Eröffnungspanel
Das Eröffnungspanel richtete aus politischer, wissenschaftlicher und gewerkschaftlicher Perspektive den Blick auf die Frage „Dienstleistungen als Wertschöpfungs- und Beschäftigungsmotor in NRW: Wie gelingt der Strukturwandel?“.
Die Frage wurde diskutiert mit Dr. Andreas Koch, Projektleiter der Studie „Zur Bedeutung industrie-orientierte Dienstleistungen“ für das Wirtschaftsministerium NRW, Institut für angewandte Wirtschaftsforschung, die stellvertretende Vorsitzende des ver.di Bundesvorstands, Andrea Kocsis, sowie Lisa Kapteinat, Mitglied des Landtags in NRW und Mitglied im Ausschuss für Arbeit, Gesundheit und Soziales und Michaela Evans, Direktorin des Forschungsschwerpunkts Arbeit & Wandel, Institut Arbeit und Technik, Westfälische Hochschule Gelsenkirchen.
Dr. Andreas Koch wies darauf hin, dass derzeit etwa 77 % der Erwerbstätigen in NRW in der Dienstleistungsbranche tätig sind. Während vor allem einfach manuelle Berufe stark zurückgegangen seien, haben Dienstleistungstätigkeiten stetig zugenommen. Neue Arbeitsplätze seien in den vergangenen Jahren fast ausschließlich in der Dienstleistungsbereich entstanden. Der Strukturwandel beschränke sich allerdings nicht nur auf Veränderungen zwischen Sektoren oder Wirtschaftszweigen, sondern vollziehe auch innerhalb von Wirtschaftszweigen und die Grenzen zwischen diesen Bereichen seien oftmals nicht so scharf wie theoretische Modelle dies suggerierten. Für das Wachstum des Dienstleistungssektors in NRW zeige sich dies beispielsweise daran, dass industrieorientierte Dienstleistungen stark an die vorhandene Industrie anknüpfen.

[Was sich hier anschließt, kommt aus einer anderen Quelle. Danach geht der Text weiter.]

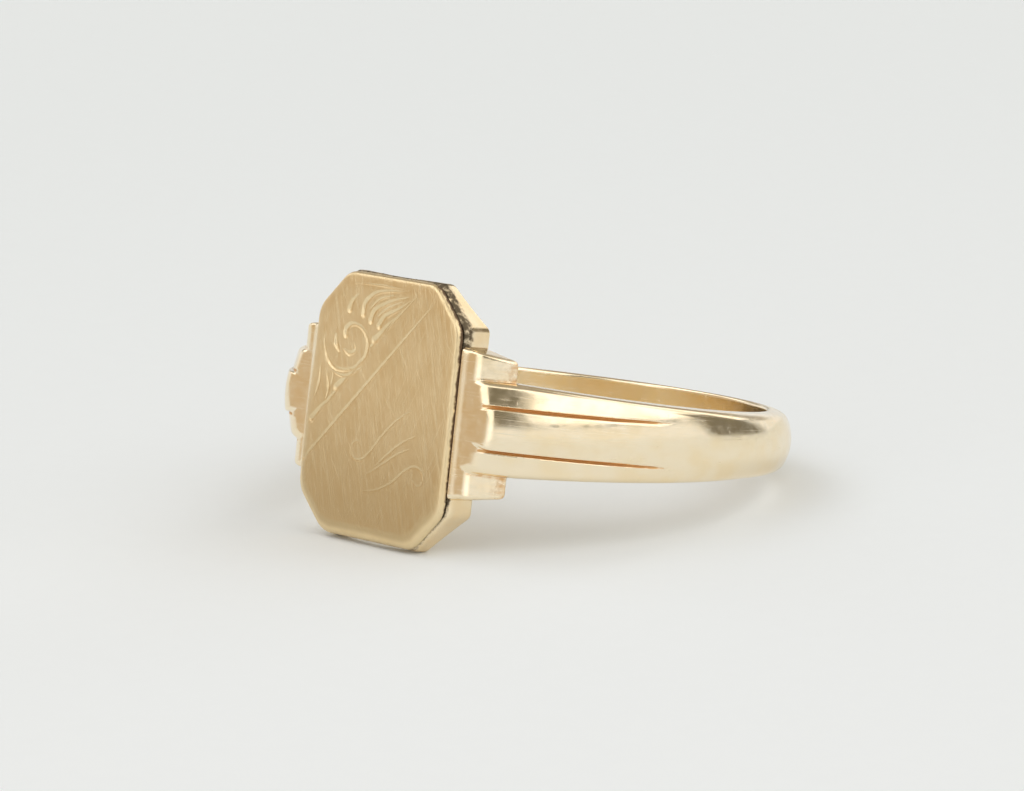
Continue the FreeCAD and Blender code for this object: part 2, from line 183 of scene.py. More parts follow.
def band_distance(x, y, z):
    """Shoulders and shank in one: reeded band, step ribs, the filed flat in front and the finger hole."""
    az = np.abs(z)
    body = smooth_max(reeded_profile(x, y, z), az - half_width(y), 0.34)
    body = smooth_min(body, step_rib(x, y, z), 0.07)
    lip = LIP_HEIGHT * ease(-(np.abs(x) - SHOULDER_START), -LIP_WIDTH * 1.15, LIP_WIDTH * 0.25)
    body = smooth_max(body, -FACET_FRONT - lip - y, 0.26)
    return smooth_max(body, BORE - np.hypot(x, y), 0.16)


# ---------------------------------------------------------------- engraving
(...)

Michaela Evans forderte, dass es zu einem Umdenken kommen muss, wenn es um Belohnungs- und Beschäftigungspolitik geht. Die grundsätzliche Funktion von Dienstleistungen für die Gesellschaft müsse neu definiert werden. Oftmals, so Evans, sei keine klare Vorstellung mehr davon vorhanden, was Beschäftigte in diesem Bereich überhaupt leisten müssen. Zusätzlich gleichen sich Arbeits- und Beschäftigungsbedingungen in vielen Bereichen zunehmend an, während erhebliche Differenzen in der Entlohnung bestehen. Des Weiteren sei in Bezug auf die Beschäftigungs- und Arbeitspolitik unbedingt notwendig, dass Mitbestimmung und Beteiligung bei der Gestaltung des digitalen Wandels in den Fokus gerückt werden.
Als besondere Herausforderung betonte auch Andrea Kocsis die gerechte und gute Entlohnung in der Dienstleistungsbrache. Notwendig sei dazu unter anderem die Erhöhung des Mindestlohns, um zu verhindern, dass die Niedriglöhne einen zu hohen Druck auf die besseren Löhne entfalten. Neben der finanziellen Aufwertung der Dienstleistungsberufe müssen im Sinne einer progressiven Dienstleistungspolitik aber auch Maßnahmen in den Blick genommen werden, die Entlastung und bessere Planung für Beschäftigte in der Dienstleistungsbranche ermöglichen. Um die Prekarität am Arbeitsmarkt zu überwinden, sei es erforderlich, so Kocsis, dass konkrete politische Lösungen zum Umgang mit Mini-Jobs, Befristungen, Plattformökonomie und Scheinselbstständigkeit gefunden werden.
Lisa Kapteinat MdL machte deutlich, dass der Transformationsprozess durch dienstleistungspolitische Rahmenrichtlinien wieder mehr gestaltet werden muss. Die Politik dürfe sich insbesondere aus der digitalen Transformation nicht herausziehen, sondern müsse einen Rahmen schaffen, um gute Arbeit und Entlohnung zu gewährleisten. Dazu gehören aus ihrer Sicht u.a. die Nachunternehmerhaftung, bessere Arbeitsschutzgesetze für den Bereich des mobilen Arbeitens und würdige Rahmenbedingungen für den prekären Dienstleistungssektor. Zudem sprach sie sich für eine Erhöhung des Mindestlohns aus. Sie kritisierte die Empfehlungen der Mindestlohnkommission und stellte zur Diskussion, ob die vorgeschlagenen Maßnahmen der Kommission noch zeitgerecht seien.